Will the same performance hit from growing the array apply, and if so, will it be significant when compared to the time it takes to write to disk anyway?

(Assume that the whole file will be written in one session, so the risk of serious file fragmentation is low.)


Solution

  • Q: Will the same performance hit from growing the array apply, and if so will it be significant when compared to the time it takes to write to disk anyway?

    A: Yes, performance will suffer if you significantly grow a file on disk without pre-allocating. The performance hit will be a consequence of fragmentation. As you mentioned, fragmentation is less of a risk if the file is written in one session, but will cause problems if the file grows significantly.

    A related question was raised on the MathWorks website, and the accepted answer was to pre-allocate when possible.

    If you don't pre-allocate, then the extent of your performance problems will depend on:

    • your filesystem (how data are stored on disk, the cluster-size),
    • your hardware (HDD seek time, or SSD access times),
    • the size of your mat file (whether it moves into non-contiguous space),
    • and the current state of your storage (existing fragmentation / free space).

    Let's pretend that you're running a recent Windows OS, and so are using the NTFS file-system. Let's further assume that it has been set up with the default 4 kB cluster size. So, space on disk gets allocated in 4 kB chunks and the locations of these are indexed to the Master File Table.

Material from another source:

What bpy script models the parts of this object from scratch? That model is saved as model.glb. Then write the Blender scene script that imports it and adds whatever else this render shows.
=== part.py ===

If the file grows and contiguous space is not available then there are only two choices:

    1. Re-write the entire file to a new part of the disk, where there is sufficient free space.
    2. Fragment the file, storing the additional data at a different physical location on disk.

    The file system chooses to do the least-bad option, #2, and updates the MFT record to indicate where the new clusters will be on disk.

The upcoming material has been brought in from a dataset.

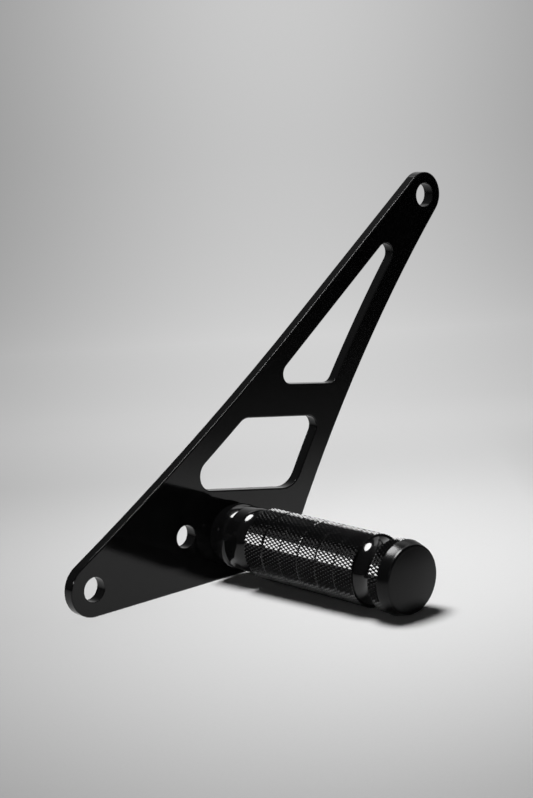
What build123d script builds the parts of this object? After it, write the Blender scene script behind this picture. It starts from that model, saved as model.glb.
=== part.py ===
from build123d import *
from math import cos, hypot, pi, radians, sin, sqrt, tan
import os

# Footpeg bracket: a flat cut plate with three mounting holes, two windows and a knurled
# peg screwed to its front face. Millimetres. X runs along the straight lower edge, Z is up,
# and Y runs through the plate. The origin is the lower hole's centre on the back face,
# the face that bolts to the frame, so the peg stands out towards -Y.

# Plate
plate_thickness = 5.2
edge_break = 0.4

lower_hole_diameter = 10.5
middle_hole_diameter = 10.0
top_hole_diameter = 11.0
middle_hole_x = 49.1
middle_hole_z = 11.4
top_hole_x = 201.8
top_hole_z = 141.2

heel_radius = 11.6
top_end_radius = 10.5
toe_radius = 10.0
toe_centre_x = 100.7
flank_radius = 646.0
spine_angle = 36.74
spine_straight = 90.8

# Windows, set in from the outline, with a strut between them
upper_spine_rim = 9.15
lower_spine_rim = 9.9
flank_rim = 10.0
strut_x = 114.4
strut_z = 59.2
strut_width = 14.35
strut_slope = 8.25
sill_x = 83.1
sill_z = 25.05
sill_slope = 9.65
apex_round = 4.6
upper_window_round = 4.7
lower_window_spine_round = 6.8
lower_window_flank_round = 5.0
lower_window_toe_round = 10.0

# Peg, its lengths counted along its own axis from the plate's front face
peg_x = 75.05
peg_z = 6.95
collar_length = 9.7
collar_crown_radius = 14.1
collar_edge_radius = 13.0
collar_groove_width = 0.6
collar_groove_radius = 12.6
inner_neck_length = 12.3
inner_neck_edge_radius = 14.0
inner_neck_waist_radius = 13.3
grip_radius = 15.0
grip_length = 64.1
grip_bevel = 0.9
grip_bands = 6
band_groove_width = 0.8
band_groove_depth = 0.6
outer_neck_length = 9.0
outer_neck_radius = 13.7
outer_neck_bevel = 0.8
ring_length = 5.2
ring_bevel = 0.4

# End cap
cap_overhang = 0.25
cap_side_length = 5.1
cap_rim_radius = 13.9
cap_rim_bevel = 0.7
cap_crown_height = 0.8
cap_crown_land_radius = 4.0
cap_spigot_radius = 6.0
cap_spigot_length = 10.0
spigot_clearance = 0.1
socket_spare_depth = 1.0

# Countersunk screw that holds the peg from the back
screw_radius = 4.0
screw_head_radius = 8.0
screw_length = 28.0
screw_key_across_flats = 5.0
screw_key_depth = 2.6
screw_tip_bevel = 0.8
screw_clearance = 0.1
screw_sink = 0.3
bore_spare_depth = 3.0

lower_hole = Vector(0, 0)
middle_hole = Vector(middle_hole_x, middle_hole_z)
top_hole = Vector(top_hole_x, top_hole_z)
peg_place = Vector(peg_x, peg_z)


def direction(angle):
    """Unit vector at an angle in degrees, counted from X towards Z."""
    return Vector(cos(radians(angle)), sin(radians(angle)))


def arc_about(centre, radius, start, end):
    """Arc about a centre that bulges away from it, on the side where its ends lie."""
    middle = centre + ((start + end) * 0.5 - centre).normalized() * radius
    return ThreePointArc(start, middle, end)


def circle_tangent_to_both(first, first_reach, second, second_reach):
    """Centre at two given distances from two points, on the right of first to second."""
    span = second - first
    distance = hypot(span.X, span.Y)
    along = (distance**2 + first_reach**2 - second_reach**2) / (2 * distance)
    aside = sqrt(first_reach**2 - along**2)
    unit = span.normalized()
    right = Vector(unit.Y, -unit.X)
    return first + unit * along + right * aside


def line_meets_line(point, heading, other_point, other_heading):
    """Crossing of two lines, each given by a point and a heading."""
    gap = other_point - point
    cross = heading.X * other_heading.Y - heading.Y * other_heading.X
    reach = (gap.X * other_heading.Y - gap.Y * other_heading.X) / cross
    return point + heading * reach


def line_meets_circle(point, heading, centre, radius, near):
    """Crossing of a line and a circle, the one that lies nearer to a given point."""
    offset = point - centre
    half = heading.X * offset.X + heading.Y * offset.Y
    rest = offset.X**2 + offset.Y**2 - radius**2
    root = sqrt(half**2 - rest)
    crossings = [point + heading * (-half - root), point + heading * (-half + root)]
    return min(crossings, key=lambda crossing: (crossing - near).length)


# Outline of the plate: straight foot, round toe, hollow front flank, round top end,
# straight spine that runs into a hollow one, and a heel round the lower hole.
foot_z = -heel_radius
toe_centre = Vector(toe_centre_x, foot_z + toe_radius)
flank_centre = circle_tangent_to_both(
    toe_centre, flank_radius + toe_radius, top_hole, flank_radius + top_end_radius
)

spine_heading = direction(spine_angle)
spine_outward = direction(spine_angle + 90)
spine_top = top_hole + spine_outward * top_end_radius
spine_bend = spine_top - spine_heading * spine_straight
spine_radius = (spine_bend.length**2 - heel_radius**2) / (
    2 * (heel_radius - spine_outward.dot(spine_bend))
)
spine_centre = spine_bend + spine_outward * spine_radius

foot_heel = Vector(0, foot_z)
foot_toe = Vector(toe_centre_x, foot_z)
toe_flank = toe_centre + (flank_centre - toe_centre).normalized() * toe_radius
flank_top = top_hole + (flank_centre - top_hole).normalized() * top_end_radius
heel_spine = lower_hole + (spine_centre - lower_hole).normalized() * heel_radius


def outline_face():
    """The plate's outer shape as one face in the sketch plane."""
    edges = [
        Line(foot_heel, foot_toe),
        arc_about(toe_centre, toe_radius, foot_toe, toe_flank),
        arc_about(flank_centre, flank_radius, toe_flank, flank_top),
        arc_about(top_hole, top_end_radius, flank_top, spine_top),
        Line(spine_top, spine_bend),
        arc_about(spine_centre, spine_radius, spine_bend, heel_spine),
        arc_about(lower_hole, heel_radius, heel_spine, foot_heel),
    ]
    return make_face(edges)


strut_heading = direction(-strut_slope)
strut_up = direction(90 - strut_slope)
strut_middle = Vector(strut_x, strut_z)
strut_upper = strut_middle + strut_up * (strut_width / 2)
strut_lower = strut_middle - strut_up * (strut_width / 2)
flank_inner = flank_radius + flank_rim


def rounded(face, corners):
    """Rounds a flat face's corners, given as (corner, radius) pairs."""
    for corner, radius in corners:
        target = Vector(corner.X, corner.Y, 0)
        vertex = min(face.vertices(), key=lambda v: (v.center() - target).length)
        face = fillet(vertex, radius)
    return face


def upper_window():
    """Three-sided window between the straight spine, the hollow flank and the strut."""
    inner_spine = spine_top - spine_outward * upper_spine_rim
    heel = line_meets_line(inner_spine, spine_heading, strut_upper, strut_heading)
    toe = line_meets_circle(strut_upper, strut_heading, flank_centre, flank_inner, strut_upper)
    apex = line_meets_circle(inner_spine, spine_heading, flank_centre, flank_inner, top_hole)
    face = make_face([
        Line(heel, toe),
        arc_about(flank_centre, flank_inner, toe, apex),
        Line(apex, heel),
    ])
    return rounded(face, [
        (apex, apex_round),
        (heel, upper_window_round),
        (toe, upper_window_round),
    ])


def lower_window():
    """Four-sided window between the hollow spine, the strut, the flank and the sill."""
    sill = Vector(sill_x, sill_z)
    sill_heading = direction(-sill_slope)
    spine_inner = spine_radius + lower_spine_rim
    top_heel = line_meets_circle(strut_lower, strut_heading, spine_centre, spine_inner, strut_lower)
    top_toe = line_meets_circle(strut_lower, strut_heading, flank_centre, flank_inner, strut_lower)
    low_heel = line_meets_circle(sill, sill_heading, spine_centre, spine_inner, sill)
    low_toe = line_meets_circle(sill, sill_heading, flank_centre, flank_inner, sill)
    face = make_face([
        Line(low_heel, low_toe),
        arc_about(flank_centre, flank_inner, low_toe, top_toe),
        Line(top_toe, top_heel),
        arc_about(spine_centre, spine_inner, top_heel, low_heel),
    ])
    return rounded(face, [
        (low_heel, lower_window_spine_round),
        (top_heel, lower_window_spine_round),
        (top_toe, lower_window_flank_round),
        (low_toe, lower_window_toe_round),
    ])


def across_plate(radius, place):
    """A round cutter through the whole plate at one place."""
    return Pos(place.X, 0, place.Y) * extrude(
        Plane.XZ * Circle(radius), plate_thickness * 1.5, both=True
    )


def screw_profile(extra):
    """Half section of the screw, grown sideways by a clearance, with X as the radius."""
    head = screw_head_radius + extra
    shank = screw_radius + extra
    head_height = screw_head_radius - screw_radius
    return [
        (0, 0),
        (head, 0),
        (head, -screw_sink),
        (shank, -screw_sink - head_height),
    ]


def make_plate():
    """The cut plate with broken edges, its windows, holes and countersink."""
    flat = outline_face() - upper_window() - lower_window()
    plate = extrude(Plane.XZ * flat, plate_thickness)
    rims = plate.faces().filter_by(Axis.Y).edges()
    plate = chamfer(rims, edge_break)
    holes = (
        (lower_hole, lower_hole_diameter),
        (middle_hole, middle_hole_diameter),
        (top_hole, top_hole_diameter),
    )
    for place, diameter in holes:
        plate -= across_plate(diameter / 2, place)
    plate -= across_plate(screw_radius + screw_clearance, peg_place)
    countersink = make_face(Polyline(
        *screw_profile(screw_clearance), (0, -screw_sink - screw_head_radius + screw_radius), close=True
    ))
    return plate - Pos(peg_x, 0, peg_z) * revolve(countersink, Axis.Y)


# Stations along the peg, counted from the plate's front face
neck_start = collar_length + collar_groove_width
grip_start = neck_start + inner_neck_length
grip_end = grip_start + grip_length
ring_start = grip_end + outer_neck_length
ring_end = ring_start + ring_length


def peg_section():
    """Half section of the turned peg, with X as the radius and -Y along the peg."""
    step = grip_radius - ring_bevel - outer_neck_radius
    neck_bevel = min(outer_neck_bevel, 0.9 * step)
    collar_crown = (collar_crown_radius, -collar_length / 2)
    waist = (inner_neck_waist_radius, -(neck_start + grip_start) / 2)
    edges = Curve() + [
        Line((0, 0), (collar_edge_radius, 0)),
        ThreePointArc((collar_edge_radius, 0), collar_crown, (collar_edge_radius, -collar_length)),
        Polyline(
            (collar_edge_radius, -collar_length),
            (collar_groove_radius, -(collar_length + neck_start) / 2),
            (inner_neck_edge_radius, -neck_start),
        ),
        ThreePointArc(
            (inner_neck_edge_radius, -neck_start), waist, (inner_neck_edge_radius, -grip_start)
        ),
        Polyline(
            (inner_neck_edge_radius, -grip_start),
            (grip_radius, -grip_start - grip_bevel),
            (grip_radius, -grip_end + ring_bevel),
            (grip_radius - ring_bevel, -grip_end),
            (outer_neck_radius + neck_bevel, -grip_end),
            (outer_neck_radius, -grip_end - neck_bevel),
            (outer_neck_radius, -ring_start + neck_bevel),
            (outer_neck_radius + neck_bevel, -ring_start),
            (grip_radius - ring_bevel, -ring_start),
            (grip_radius, -ring_start - ring_bevel),
            (grip_radius, -ring_end),
            (0, -ring_end),
            (0, 0),
        ),
    ]
    return make_face(edges.edges())


def make_peg():
    """The turned peg with its band grooves, threaded bore and cap socket."""
    front = -plate_thickness
    peg = revolve(peg_section(), Axis.Y)
    band = (grip_length - grip_bevel) / grip_bands
    for number in range(1, grip_bands):
        station = grip_start + grip_bevel + band * number
        groove_root = grip_radius - band_groove_depth
        groove = make_face(Polyline(
            (groove_root, -station),
            (grip_radius + band_groove_depth, -station + band_groove_width),
            (grip_radius + band_groove_depth, -station - band_groove_width),
            close=True,
        ))
        peg -= revolve(groove, Axis.Y)
    bore_radius = screw_radius + screw_clearance
    bore_depth = screw_length - plate_thickness + bore_spare_depth
    bore = make_face(Polyline(
        (0, 0),
        (bore_radius, 0),
        (bore_radius, -bore_depth),
        (0, -bore_depth - bore_radius * tan(pi / 6)),
        close=True,
    ))
    peg -= revolve(bore, Axis.Y)
    socket_radius = cap_spigot_radius + spigot_clearance
    socket_depth = cap_spigot_length + socket_spare_depth
    socket = make_face(Polyline(
        (0, -ring_end),
        (socket_radius, -ring_end),
        (socket_radius, -ring_end + socket_depth),
        (0, -ring_end + socket_depth),
        close=True,
    ))
    peg -= revolve(socket, Axis.Y)
    return Pos(peg_x, front, peg_z) * peg


def make_cap():
    """The end cap: tapered side, broken rim and low crown, with a spigot behind."""
    base_radius = grip_radius + cap_overhang
    rim_station = ring_end + cap_side_length
    crown_top = rim_station + cap_crown_height
    taper = (base_radius - cap_rim_radius) / cap_side_length
    section = make_face(Polyline(
        (0, -ring_end + cap_spigot_length),
        (cap_spigot_radius, -ring_end + cap_spigot_length),
        (cap_spigot_radius, -ring_end),
        (base_radius, -ring_end),
        (cap_rim_radius + taper * cap_rim_bevel, -rim_station + cap_rim_bevel),
        (cap_rim_radius - cap_rim_bevel, -rim_station),
        (cap_crown_land_radius, -crown_top),
        (0, -crown_top),
        close=True,
    ))
    return Pos(peg_x, -plate_thickness, peg_z) * revolve(section, Axis.Y)


def make_screw():
    """Countersunk screw with a hexagon key socket, its head just under the back face."""
    shank_end = -screw_length
    section = make_face(Polyline(
        (0, -screw_sink),
        *screw_profile(0)[2:],
        (screw_radius, shank_end + screw_tip_bevel),
        (screw_radius - screw_tip_bevel, shank_end),
        (0, shank_end),
        close=True,
    ))
    screw = revolve(section, Axis.Y)
    key_radius = screw_key_across_flats / sqrt(3)
    key = extrude(Plane.XZ * RegularPolygon(key_radius, 6), screw_sink + screw_key_depth)
    return Pos(peg_x, 0, peg_z) * (screw - key)


os.makedirs("parts", exist_ok=True)
nodes = {
    "bracket_plate": make_plate(),
    "footpeg": make_peg(),
    "end_cap": make_cap(),
    "peg_screw": make_screw(),
}
for name, solid in nodes.items():
    export_step(solid, f"parts/{name}.step")
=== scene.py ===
"""Footpeg bracket on a studio sweep: coated plate, knurled peg, end cap and hidden screw."""

import logging
import math
from dataclasses import dataclass
from enum import Enum

import bmesh
import bpy
from mathutils import Matrix, Vector


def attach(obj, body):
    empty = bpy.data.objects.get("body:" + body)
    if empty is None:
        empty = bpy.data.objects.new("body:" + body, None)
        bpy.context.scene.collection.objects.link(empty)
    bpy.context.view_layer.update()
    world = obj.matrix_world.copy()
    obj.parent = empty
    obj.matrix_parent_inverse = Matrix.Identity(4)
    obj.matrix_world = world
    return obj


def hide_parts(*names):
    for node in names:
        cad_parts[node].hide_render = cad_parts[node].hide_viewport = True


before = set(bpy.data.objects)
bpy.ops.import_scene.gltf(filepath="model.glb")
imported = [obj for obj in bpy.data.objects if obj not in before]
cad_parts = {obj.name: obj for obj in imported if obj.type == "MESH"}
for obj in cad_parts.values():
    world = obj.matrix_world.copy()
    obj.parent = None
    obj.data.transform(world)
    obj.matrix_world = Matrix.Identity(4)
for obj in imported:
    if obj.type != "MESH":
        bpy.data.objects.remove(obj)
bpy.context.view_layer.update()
LOG = logging.getLogger("footpeg_bracket")

NodeTree = bpy.types.NodeTree
Socket = bpy.types.NodeSocket
Span = tuple[float, float]
Triple = tuple[float, float, float]
Section = list[tuple[float, float]]

MM = 0.001
MICROMETRES_PER_MM = 1000

# Two points, or two radii, nearer than this are the same, in metres.
SAME_POINT = 1e-7
SAME_RADIUS = 1e-5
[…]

    Illustration of fragmented file on NTFS, from WindowsITPro

    Now, the hard disk needs to physically move the read head in order to read or write the new clusters, and this is a (relatively) slow process. In terms of moving the head, and waiting for the right area of disk to spin underneath it ... you're likely to be looking at a seek time of about 10ms. So for every time you hit a fragment, there will be an additional 10ms delay whilst the HDD moves to access the new data. SSDs have much shorter seek times (no moving parts). For the sake of simplicity, we're ignoring multi-platter systems and RAID arrays!

    If you keep growing the file at different times, then you may experience a lot of fragmentation. This really depends on when / how much the file is growing by, and how else you are using the hard disk. The performance hit that you experience will also depend on how often you are reading the file, and how frequently you encounter the fragments.

    MATLAB stores data in Column-major order, and from the comments it seems that you're interested in performing column-wise operations (sums, averages) on the dataset. If the columns become non-contiguous on disk then you're going to hit lots of fragments on every operation!

    As mentioned in the comments, both read and write actions will be performed via a buffer. As @user3666197 points out the OS can speculatively read-ahead of the current data on disk, on the basis that you're likely to want that data next. This behaviour is especially useful if the hard disk would be sitting idle at times - keeping it operating at maximum capacity and working with small parts of the data in buffer memory can greatly improve read and write performance. However, from your question it sounds as though you want to perform large operations on a huge (too big for memory) .mat file. Given your use-case, the hard disk is going to be working at capacity anyway, and the data file is too big to fit in the buffer - so these particular tricks won't solve your problem.

    So ...Yes, you should pre-allocate. Yes, a performance hit from growing the array on disk will apply. Yes, it will probably be significant (it depends on specifics like amount of growth, fragmentation, etc). And if you're going to really get into the HPC spirit of things then stop what you're doing, throw away MATLAB , shard your data and try something like Apache Spark! But that's another story.

    Does that answer your question?

    P.S. Corrections / amendments welcome! I was brought up on POSIX inodes, so sincere apologies if there are any inaccuracies in here...